With workloads already stretched thin, the idea of adopting new technology often inspired dread rather than excitement. It usually meant yet another layer of complexity added to an already full plate.


Phase Four: Simplicity and Excellence (2026 and Beyond)

We now have an opportunity to enter a fourth phase, one that learns from what has worked well in the past and avoids repeating what has not.

With the proper use of AI, advising can come almost full circle.

Administrative tasks, data synthesis, documentation, and routine planning can be handled by intelligent systems designed to reduce friction rather than create it. Imagine advisors walking into appointments with degree requirements already synthesized, recent advising notes summarized, and suitable next steps prepared in advance, all without hours of manual work.
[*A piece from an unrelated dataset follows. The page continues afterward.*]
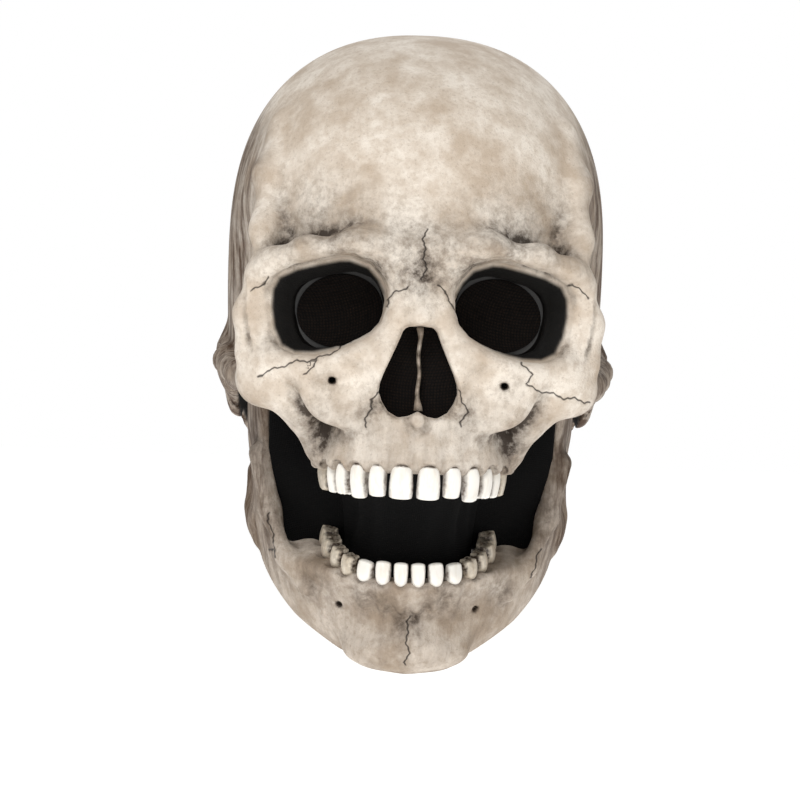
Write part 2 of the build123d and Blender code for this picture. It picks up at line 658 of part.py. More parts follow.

That creates space. Space for advisors to do what they do best. They can build relationships, ask meaningful questions, coach students through decisions, and help them align their education with their long-term goals.

In this phase, what I call Simplicity and Excellence, technology works quietly in the background. Advisors are no longer burdened by systems. They are supported by them.

Flashforward: "After more than 25 years in advising, I know that no advisor can gather knowledge or interpret data at the scale AI now makes possible. However, advisors should not fear that AI will replace them. Research from Burning Glass shows that AI reshapes work within jobs rather than eliminating them."

Advising will experience that same blend of automation and augmentation. Routine tasks will fade into the background. Judgment, coaching, and relational work will become even more central. To paraphrase one conclusion from the Burning Glass research, AI is not eliminating academic advisors. It is transforming what advisors do each day.

The real question is not whether AI will change academic advising. It already is.

The question is whether we will use it to add yet another layer of complexity, or finally give advisors back the time, support, and focus they have always needed to do their best work.